In 2000, novelist and visual artist Douglas Coupland's book Miss Wyoming was launched with a promotional tour (this was still the golden age of the book tour). Throughout, Coupland faxed diary entries for himself and his readers, which were emailed to a webmaster that posted them onto Coupland's website. Now, recovered and released exclusively with SHOWstudio, I DON'T MISS WYOMING sends us hurtling back to the unique sliver of time between the end of the 1990s and 9/11. Incidentally, 2000 was also the year SHOWstudio was founded by Nick Knight. Twenty years on and our relationship with the internet is transformed and the world is experiencing another strange moment; the feeling of being in-between permeates.

Since that year, Coupland has written thirteen novels, written and performed for the Royal Shakespeare Company, and contributed to titles including The Financial Times, The New York Times and Vice. Together with two museum retrospectives, in 2015 Coupland was artist-in-residence in the Paris Google Cultural Institute. He is particularly well known for his sharp commentary on modern day life and popular culture; Miss Wyoming follows two protagonists, a former pageant star and film producer, who find their stars fading. It covers the obsession human beings have with fame - the aspiration to just be 'famous' has become a beast all of its own in the two decades since it was published. So who better than Coupland to reflect on where we are now in 2020?

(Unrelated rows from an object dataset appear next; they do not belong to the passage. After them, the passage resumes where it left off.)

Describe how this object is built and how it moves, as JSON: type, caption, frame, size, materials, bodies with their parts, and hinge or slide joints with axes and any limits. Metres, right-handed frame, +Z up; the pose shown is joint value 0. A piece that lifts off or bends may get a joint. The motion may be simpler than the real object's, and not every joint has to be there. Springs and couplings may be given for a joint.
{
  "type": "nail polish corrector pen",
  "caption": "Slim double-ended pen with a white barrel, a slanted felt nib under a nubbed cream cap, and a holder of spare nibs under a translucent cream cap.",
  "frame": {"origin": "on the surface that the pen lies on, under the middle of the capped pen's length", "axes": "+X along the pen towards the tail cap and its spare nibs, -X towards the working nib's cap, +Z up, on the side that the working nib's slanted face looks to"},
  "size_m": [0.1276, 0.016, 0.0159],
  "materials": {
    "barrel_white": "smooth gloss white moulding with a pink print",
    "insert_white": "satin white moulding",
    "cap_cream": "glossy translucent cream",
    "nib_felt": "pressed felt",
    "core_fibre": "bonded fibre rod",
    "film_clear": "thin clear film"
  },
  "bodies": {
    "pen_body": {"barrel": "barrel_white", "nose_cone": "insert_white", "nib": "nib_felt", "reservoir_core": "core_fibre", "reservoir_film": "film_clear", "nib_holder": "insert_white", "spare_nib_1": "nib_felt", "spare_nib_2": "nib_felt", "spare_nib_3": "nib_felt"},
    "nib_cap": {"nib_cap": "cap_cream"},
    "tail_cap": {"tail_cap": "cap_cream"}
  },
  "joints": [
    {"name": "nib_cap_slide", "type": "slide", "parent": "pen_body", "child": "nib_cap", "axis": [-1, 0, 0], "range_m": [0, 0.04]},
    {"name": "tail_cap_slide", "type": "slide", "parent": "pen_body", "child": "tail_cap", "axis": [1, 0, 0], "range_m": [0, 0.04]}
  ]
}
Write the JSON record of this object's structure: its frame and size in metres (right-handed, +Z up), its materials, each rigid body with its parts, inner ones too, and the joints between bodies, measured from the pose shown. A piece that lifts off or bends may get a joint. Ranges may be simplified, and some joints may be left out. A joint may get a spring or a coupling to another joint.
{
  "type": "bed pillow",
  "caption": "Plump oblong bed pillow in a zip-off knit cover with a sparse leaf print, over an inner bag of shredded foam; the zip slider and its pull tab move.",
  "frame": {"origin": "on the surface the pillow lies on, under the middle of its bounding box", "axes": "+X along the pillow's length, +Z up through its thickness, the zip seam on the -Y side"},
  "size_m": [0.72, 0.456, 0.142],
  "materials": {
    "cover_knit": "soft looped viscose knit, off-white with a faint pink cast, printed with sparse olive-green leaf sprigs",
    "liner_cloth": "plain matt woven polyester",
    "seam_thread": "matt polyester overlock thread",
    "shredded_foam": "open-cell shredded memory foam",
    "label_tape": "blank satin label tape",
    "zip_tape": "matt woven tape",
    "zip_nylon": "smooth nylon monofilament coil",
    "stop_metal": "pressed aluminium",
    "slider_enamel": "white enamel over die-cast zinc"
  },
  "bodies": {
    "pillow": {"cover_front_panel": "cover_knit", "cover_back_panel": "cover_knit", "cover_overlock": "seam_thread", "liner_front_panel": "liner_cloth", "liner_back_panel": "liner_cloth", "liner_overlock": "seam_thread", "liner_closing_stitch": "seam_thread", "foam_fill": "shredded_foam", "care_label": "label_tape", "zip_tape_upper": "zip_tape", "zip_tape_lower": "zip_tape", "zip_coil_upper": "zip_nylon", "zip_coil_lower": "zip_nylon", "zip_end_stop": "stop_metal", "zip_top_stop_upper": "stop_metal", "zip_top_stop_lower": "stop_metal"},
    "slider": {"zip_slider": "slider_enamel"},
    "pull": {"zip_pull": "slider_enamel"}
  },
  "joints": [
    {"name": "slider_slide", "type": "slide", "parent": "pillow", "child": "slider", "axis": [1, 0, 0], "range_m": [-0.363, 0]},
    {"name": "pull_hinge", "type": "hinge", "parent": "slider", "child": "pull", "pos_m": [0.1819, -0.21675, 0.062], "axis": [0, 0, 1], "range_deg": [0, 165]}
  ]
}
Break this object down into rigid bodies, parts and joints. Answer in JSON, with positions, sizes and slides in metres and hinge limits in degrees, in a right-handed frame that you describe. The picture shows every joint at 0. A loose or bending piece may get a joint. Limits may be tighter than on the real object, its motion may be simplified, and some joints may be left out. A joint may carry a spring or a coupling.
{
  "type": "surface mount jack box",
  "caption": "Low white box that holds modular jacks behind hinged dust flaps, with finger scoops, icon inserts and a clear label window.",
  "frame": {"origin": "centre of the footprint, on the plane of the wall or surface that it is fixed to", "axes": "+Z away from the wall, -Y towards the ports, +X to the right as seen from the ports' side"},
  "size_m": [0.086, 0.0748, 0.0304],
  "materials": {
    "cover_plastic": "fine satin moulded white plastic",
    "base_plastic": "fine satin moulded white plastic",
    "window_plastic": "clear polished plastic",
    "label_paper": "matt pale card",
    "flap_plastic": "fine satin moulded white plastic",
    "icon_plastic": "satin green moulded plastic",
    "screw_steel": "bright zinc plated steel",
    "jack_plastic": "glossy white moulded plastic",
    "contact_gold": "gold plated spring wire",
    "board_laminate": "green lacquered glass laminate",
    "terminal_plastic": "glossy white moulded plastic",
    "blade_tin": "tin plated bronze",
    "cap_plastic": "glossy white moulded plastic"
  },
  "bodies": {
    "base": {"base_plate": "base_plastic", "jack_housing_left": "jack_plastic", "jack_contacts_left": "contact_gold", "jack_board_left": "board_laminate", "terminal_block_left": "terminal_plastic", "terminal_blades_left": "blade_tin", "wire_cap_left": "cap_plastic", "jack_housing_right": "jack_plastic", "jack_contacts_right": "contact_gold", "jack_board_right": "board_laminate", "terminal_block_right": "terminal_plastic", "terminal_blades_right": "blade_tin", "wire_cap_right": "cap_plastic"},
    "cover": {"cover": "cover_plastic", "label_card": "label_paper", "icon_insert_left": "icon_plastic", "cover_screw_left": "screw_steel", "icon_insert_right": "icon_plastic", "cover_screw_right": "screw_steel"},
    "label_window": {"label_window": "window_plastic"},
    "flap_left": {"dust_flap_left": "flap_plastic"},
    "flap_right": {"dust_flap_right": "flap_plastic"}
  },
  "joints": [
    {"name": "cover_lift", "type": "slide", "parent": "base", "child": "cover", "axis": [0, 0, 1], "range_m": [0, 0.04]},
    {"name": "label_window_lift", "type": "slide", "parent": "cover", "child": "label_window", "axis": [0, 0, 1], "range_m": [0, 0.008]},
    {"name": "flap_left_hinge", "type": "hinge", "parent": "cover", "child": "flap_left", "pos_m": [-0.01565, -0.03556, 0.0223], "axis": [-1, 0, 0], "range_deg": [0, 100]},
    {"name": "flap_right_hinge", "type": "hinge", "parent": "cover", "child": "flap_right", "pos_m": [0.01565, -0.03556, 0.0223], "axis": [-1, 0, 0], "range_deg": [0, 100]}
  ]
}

Looking back, a book tour may now seem archaic - as Coupland reflects in his updated diary entries - but it raises the question of where the future of print and publishing stand today. What detriment has the internet had on our lives, on our attention spans? Has our patience dried up? Coupland's digital diary records passing the time by people-watching, an almost unthinkable activity for most millenials glued to their phones today.

This exclusive download includes a collection of 49 diary entries which will take you hurtling back in time and into the mind of one of the world's most famed minds, before hurtling back to present.

'My interests have shifted, mostly into visual work which seems to occur, in the end, online mostly. I think if I only wrote and did nothing else I’d cease to exist. I don’t miss or mourn anything.'
'The things we don’t consider thinking about are the things that history wants the most. People are often not their own best curators.'

We spoke to the author ahead of the launch:

SHOWstudio: Aside from it being twenty years, what is the personal significance of releasing this project now?
Douglas Coupland: It feels archaeological, like sifting through layers of time and finding the dinosaur’s footprints. So much of what happened that year can and never will happen again. At the same time, it feels like ten minutes ago… I feel like I’m bungying between two extremes. The layers in between are invisible.

SS: It’s interesting how you point out how the internet has played a central role in the demise of the traditional publishing system. But then we have these diary entries relating to physical events, created and preserved by the internet, by technology. How do you consolidate technology’s dual ability to both preserve and destroy?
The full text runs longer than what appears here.